Automobile Club d'Egypte
Alaa El Aswany

Actes Sud
février 2014
540 p.  23,80 €
ebook avec DRM 11,99 €
 
 
 
 La rédaction l'a lu

Balzac en Egypte

Une fin de règne. C’est ce que raconte dans son nouveau livre le célébrissime auteur de « L’immeuble Yakoubian ». Comme dans ce premier roman devenu un best-seller adapté au cinéma, Alaa El Aswany choisit de décrire un microcosme, soit ici non pas un immeuble mais l’Automobile Club d’Egypte. Ce vénérable cercle privé très sélect a réellement existé et a connu son heure de gloire au temps du dernier roi d’Egypte, le roi Farouk. Au début du roman, nous sommes en 1947 et l’Egypte est encore sous tutelle britannique, mais ce protectorat est en train de vivre ses dernières heures. La révolution nassérienne est en route et bientôt le roi Farouk comme les Anglais seront contraints de quitter le pays.
Toutes sortes de gens se croisent dans l’Automobile club, des plus pauvres aux plus riches, jusqu’au roi en personne qui vient y jouer au poker chaque soir. L’administrateur anglais du club, Mr Wright, y passe ses journées, tout comme son majordome égyptien El-Kwo qui se comporte en véritable tyran auprès des serviteurs. Il y a surtout le petit personnel, ces travailleurs de l’ombre, comme le vieux portier respectable ou les très jeunes serveurs. Aswany excelle à décrire et mettre en scène chacun de ces protagonistes, mais aussi leurs familles, femmes, amis, qui représentent à eux seuls tous les échelons de la société mais aussi tous les courants, religieux ou politiques, qui traversent le peuple égyptien de l’époque.
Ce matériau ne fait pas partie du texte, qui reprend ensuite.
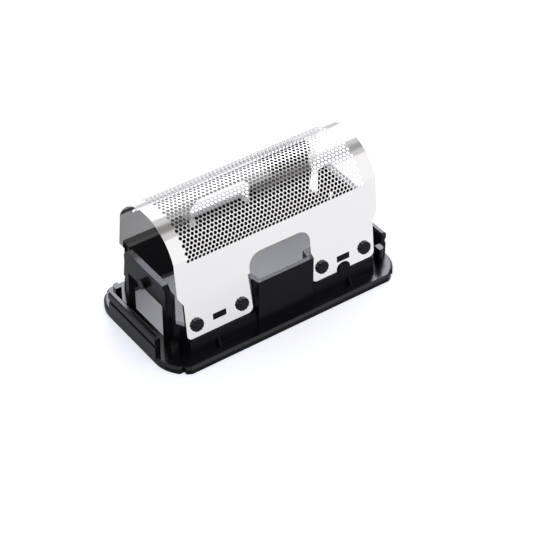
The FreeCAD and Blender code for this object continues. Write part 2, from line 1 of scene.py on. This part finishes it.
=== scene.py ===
import bpy
import math
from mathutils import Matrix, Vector


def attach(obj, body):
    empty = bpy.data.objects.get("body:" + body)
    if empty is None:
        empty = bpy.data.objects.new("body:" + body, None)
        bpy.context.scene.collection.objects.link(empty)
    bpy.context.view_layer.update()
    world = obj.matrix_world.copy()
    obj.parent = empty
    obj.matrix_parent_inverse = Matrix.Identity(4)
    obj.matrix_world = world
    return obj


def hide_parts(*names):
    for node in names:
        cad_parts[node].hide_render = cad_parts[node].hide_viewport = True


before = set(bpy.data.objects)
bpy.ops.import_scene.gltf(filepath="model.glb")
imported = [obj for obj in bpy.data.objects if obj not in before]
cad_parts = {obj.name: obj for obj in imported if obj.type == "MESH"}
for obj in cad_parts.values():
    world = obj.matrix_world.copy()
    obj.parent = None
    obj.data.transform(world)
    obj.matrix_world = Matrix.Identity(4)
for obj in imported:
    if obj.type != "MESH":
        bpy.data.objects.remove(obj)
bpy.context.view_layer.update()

# Shaver foil head: the moulded frame is carried over from the solids, and the foil is made
# again here with its whole perforation. Lengths in metres.

MM = 0.001
QUARTER_TURN = math.radians(90)

# Foil
ARCH_RADIUS = 10.9 * MM
ARCH_HALF_ANGLE = math.radians(67.3)
FOIL_TOP = 31.3 * MM
SHEET_THICKNESS = 0.06 * MM
FOIL_HALF_LENGTH = 25.3 * MM
CREASE_REACH = ARCH_RADIUS * math.sin(ARCH_HALF_ANGLE)
CREASE_HEIGHT = FOIL_TOP - ARCH_RADIUS * (1 - math.cos(ARCH_HALF_ANGLE))
LEG_LEAN = math.radians(6.8)
FOIL_SMOOTH_ANGLE = math.radians(8)

# Perforation: the arch has an odd number of rows, and each leg one more just below its crease
ARCH_ROWS = 31
HOLE_COLUMNS = 47
HOLE_PITCH = 0.95 * MM
HALF_FIELD = HOLE_COLUMNS * HOLE_PITCH / 2
ROW_PITCH = 2 * ARCH_HALF_ANGLE * ARCH_RADIUS / ARCH_ROWS
HOLE_RADIUS = 0.395 * MM
MERGE_DISTANCE = 0.001 * MM

# A cell's outer edge, anticlockwise, in quarters of the hole pitch and halves of the row pitch
CELL_EDGE = (
    (2, 0), (2, 1), (1, 1), (0, 1), (-1, 1), (-2, 1),
    (-2, 0), (-2, -1), (-1, -1), (0, -1), (1, -1), (2, -1),
)
HOLE_SIDES = len(CELL_EDGE)

# Size of the ring round the hole against it, before the ring's points go out to the cell's edge
FIRST_RING_SCALE = 1.1

# Staked heads, with rings of small raised dots on their faces
STUD_PLACES = (-21.47 * MM, -10.26 * MM, 10.26 * MM, 21.47 * MM)
STUD_HEIGHT = 8.65 * MM
HEAD_REACH = 12.45 * MM
DOT_RADIUS = 0.16 * MM
DOT_TOP_RADIUS = DOT_RADIUS / 2
DOT_HEIGHT = 0.12 * MM
DOT_SIDES = 10
DOT_SMOOTH_ANGLE = math.radians(60)

# Each ring's number of dots and its radius
DOT_RINGS = ((1, 0), (6, 0.5 * MM), (11, 1.0 * MM))

# Black moulding: its edges look rounded, and its coat grows as the surface turns upwards
MOULDED_COLOUR = (0.004, 0.004, 0.006, 1)
MOULDED_SHINE = 0.06
MOULDED_EDGE_RADIUS = 0.22 * MM
EDGE_SAMPLES = 6
COAT_START = 0.6
COAT_FULL = 0.95
COAT_ROUGHNESS = 0.2
COAT_IOR = 1.8

# Raised dots of the staked heads, which are pressed smooth and glossier than the moulding; their
# colour, lighter than the moulding's, is a painted glint
DOT_COLOUR_WITH_PAINTED_GLINT = (0.02, 0.02, 0.024, 1)
PRESSED_SHINE = 1

# Both plastics
PLASTIC_ROUGHNESS = 0.26
PLASTIC_GRAIN_STRENGTH = 0.1
PLASTIC_GRAIN_HEIGHT = 0.02 * MM

# Nickel
NICKEL_COLOUR = (0.75, 0.735, 0.71, 1)
NICKEL_ROUGHNESS = 0.09
NICKEL_GRAIN_STRENGTH = 0.03
NICKEL_GRAIN_HEIGHT = 0.005 * MM

# Clouds and grain of both finishes
CLOUD_DETAIL = 4
GRAIN_DETAIL = 2

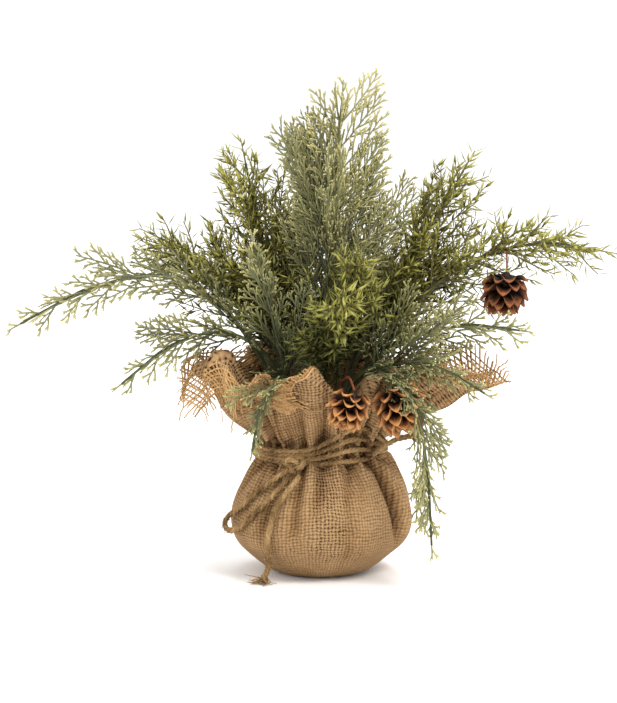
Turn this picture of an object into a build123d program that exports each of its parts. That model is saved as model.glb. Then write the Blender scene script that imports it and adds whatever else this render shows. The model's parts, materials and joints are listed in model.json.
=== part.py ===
from build123d import *
import os
from math import cos, exp, inf, pi, radians, sin, tan

# Artificial tabletop tree: spruce and cedar picks on bendable wires, with pine cones,
# planted in a weighted pot that is wrapped in burlap and tied with jute twine.
# Millimetres, +Z up, front towards -Y. The origin is the centre of the flat underside.

os.makedirs("parts", exist_ok=True)

# Driving dimensions of the wrapped base
CLOTH_THICKNESS = 1.2
FOOT_RADIUS = 36.0
BELLY_RADIUS = 63.5
BELLY_HEIGHT = 40.0
NECK_RADIUS = 43.0
NECK_BOTTOM = 84.0
NECK_TOP = 94.0
COLLAR_TOP = 150.0
RIM_HEIGHT = 140.0
RIM_TILT_DEG = 8.0
COLLAR_STEP = 0.3

# Pot, weight and foam inside the cloth
POT_GAP = 7.0
POT_WALL = 1.5
POT_TOP = 74.0
CEMENT_TOP = 30.0
FOAM_TOP = 70.0

# Picks: a wire core in a moulded sheath with twigs, on a ball in a cup
WIRE_RADIUS = 0.8
SHEATH_RADIUS = 1.6
TWIG_RADIUS = 1.1
BALL_RADIUS = 2.0
CUP_CLEARANCE = 0.06
CUP_RADIUS = 2.9
STUB_BOTTOM = 50.0
SHEATH_START = 0.07
STEM_BEND_RADIUS = 60.0

# Jute twine
TWINE_RADIUS = 1.9
KNOT_RADIUS = 5.0
WRAP_GAP = 0.4
WRAP_BAND = 4.0

# Inner ring of picks stands a little higher than the outer ring
INNER_RING = (13.0, 110.0)
OUTER_RING = (19.0, 102.0)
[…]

Il montre également comment, à tous les niveaux, des individus d’abord isolés puis de plus en plus nombreux vont commencer à remettre en cause la monarchie, la tutelle anglaise et s’organiser pour faire tomber le pouvoir. Mais il raconte, aussi, cette ambiance surannée et cosmopolite très particulière qui était celle de l’Egypte avant l’arrivée de Nasser au pouvoir.
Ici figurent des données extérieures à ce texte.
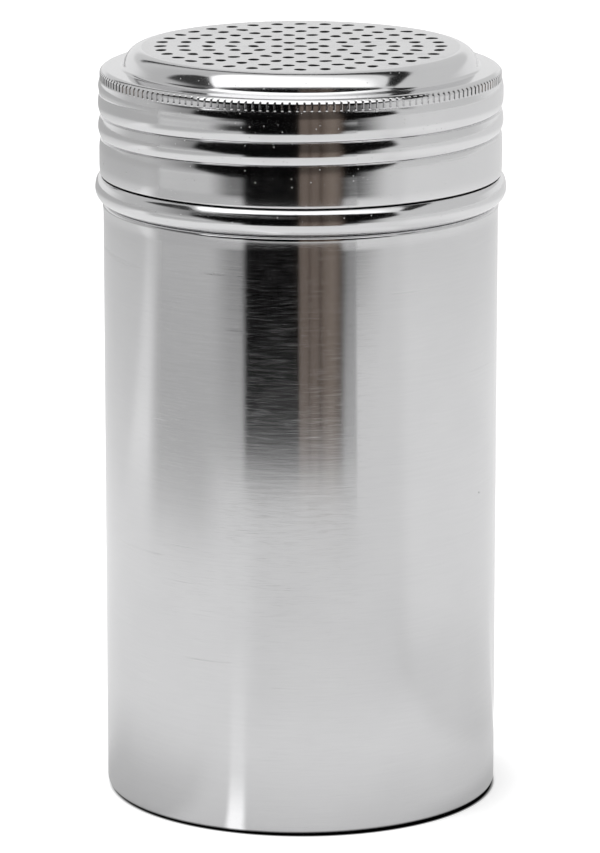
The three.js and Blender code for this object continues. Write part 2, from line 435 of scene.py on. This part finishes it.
def makeCan():
    wall, sheet, footEdge = can["wallRadius"], can["sheet"], can["footEdgeRadius"]
    footInner = wall - footEdge - can["footWidth"]
    footCentre = wall - footEdge
    recess = can["baseRecess"]
    panel = footInner - 2 * recess
    beadZ, beadArc = can["beadHeight"], can["beadArcRadius"]
    beadCentre = wall + can["beadProud"] - beadArc
    crease = wall - can["creaseDepth"]
    creaseZ = beadZ - math.sqrt(beadArc ** 2 - (crease - beadCentre) ** 2)
    creaseAngle = math.degrees(math.acos((crease - beadCentre) / beadArc))
    neck, rimZ = can["neckRadius"], can["rimZ"]
    bore = neck - sheet
    ridgeFoot = thread["footZ"] + thread["pitch"] / 2

    def ridge(turn, z, rise):
        number, above = threadPlace(turn, z, ridgeFoot)
        found = 0.0
        for k, away in ((number, above), (number + 1, 1 - above)):
            shape = smoothStep((0.25 - away) / 0.19)
            found = max(found, shape * threadFade(k, turn, thread["ridgeTurns"]))
        return rise * found

    def insideRidges(turn, z):
        return bore + ridge(turn, z, can["ridgeHeight"] - 0.1)

    def outsideRidges(turn, z):
        return neck + ridge(turn, z, can["ridgeHeight"])

    # the crease under the bead: the wall flares in to it, and the bead bulges out above it
    flare = can["creaseFlareRadius"]
    flareAngle = math.degrees(math.acos(1 - (can["creaseDepth"] + can["lipProud"]) / flare))
    flareZ = creaseZ - flare * math.sin(math.radians(flareAngle))
    lip = []
    for i in range(13):
        lip.append((wall + can["lipProud"] * (1 - i / 12) ** 2, flareZ - can["lipHeight"] * i / 12))
    lipAt = wall + can["lipProud"] - flare
    even = [i / 14 for i in range(14)]
    topWidth, topHeight = can["beadTopWidth"], can["beadTopHeight"]
    topStart = wall + can["beadProud"] - topWidth
    squareTop = [(topStart + x * topWidth, beadZ + z * topHeight) for x, z in arc(0, 0, 1, 90, 0, 22)]
    flatStart, deepStart = footInner + 0.6, panel - 3
    neckZ, underRim = beadZ + beadArc, rimZ - sheet / 2 - 0.02
    surface = Surface()
    outer, polished, inner = 0, 1, 2
    surface.turned(
        [
            plain([(radius, recess + sheet) for radius in (0, deepStart, panel)], inner),
            plain([(footInner, sheet), (flatStart, sheet)], inner),
            plain(arc(footCentre, footEdge, footEdge - sheet, -90, 0, 6), inner),
            plain([(wall - sheet, 4), (wall - sheet, flareZ - 3)], inner),
            plain(arc(lipAt, flareZ, flare - sheet, 0, flareAngle, 6)[:-1], inner),
            plain(arc(crease, creaseZ, sheet, 180 + flareAngle, 180 - creaseAngle, 6), inner),
            plain(arc(beadCentre, beadZ, beadArc - sheet, -creaseAngle, 90, 16)[1:], inner),
            plain([(bore, neckZ - sheet)], inner),
            wound(neckZ - sheet + 0.05, rimZ - 0.35, even, insideRidges, inner),
            plain(arc(bore + sheet / 2, rimZ - sheet / 2, sheet / 2, 180, 0, 8), polished),
            wound(neckZ + 0.05, underRim, even, outsideRidges, polished, goesDown=True),
            plain([(neck, neckZ)] + squareTop, polished),
            plain(arc(beadCentre, beadZ, beadArc, 0, -creaseAngle, 20)[1:], polished),
            plain(arc(lipAt, flareZ, flare, flareAngle, 0, 10)[1:-1], outer),
            plain(lip, outer),
            plain([(wall, flareZ - 8), (wall, 50), (wall, footEdge + 3)], outer),
            plain(arc(footCentre, footEdge, footEdge, 0, -90, 10), outer),
            plain([(flatStart, 0), (footInner, 0)], outer),
            plain([(radius, recess) for radius in (panel, deepStart, 0)], outer),
        ],
        can["columns"],
    )
    piece = surface.make("canSkin", [wallSteel, beadSteel, insideSteel])
    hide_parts("can")
    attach(piece, "can")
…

Tous ces personnages se croisent, s’aiment ou s’affrontent en un ballet incessant qui évite à l’auteur de tomber dans le manichéisme. Chez Aswany, il n’y a pas les bons d’un côté et les mauvais de l’autre, reflet sans aucun doute de sa propre liberté d’esprit : en tant qu’intellectuel et éditorialiste, il n’a jamais hésité à égratigner tous les régimes qui se sont succédés en Egypte ces dernières années. Dans son livre, Anglais comme Egyptiens peuvent se montrer courageux ou veules, loyaux ou opportunistes, et généreux, aussi. Il y a du Balzac chez Aswany, avec ce roman qui englobe tous les milieux sociaux et se fait le reflet des évolutions d’un pays, sur le plan politique mais aussi sur des sujets comme la sexualité, la famille ou le droit des femmes. Et s’il y a du Balzac chez Aswany il y a aussi dans sa construction romanesque ce qui faisait la saveur des feuilletonistes du XIXème siècle : chaque chapitre se termine sur un coup de théâtre, on suit en alternance les vies des différents protagonistes et on va de surprises en rebondissements.
Et, bien entendu, cette situation prérévolutionnaire de l’Egypte d’avant Nasser peut être mise en parallèle avec les événements qu’a traversés ce pays durant ces dernières années. On n’en attendait pas moins de l’auteur des « Chroniques de la révolution égyptienne ».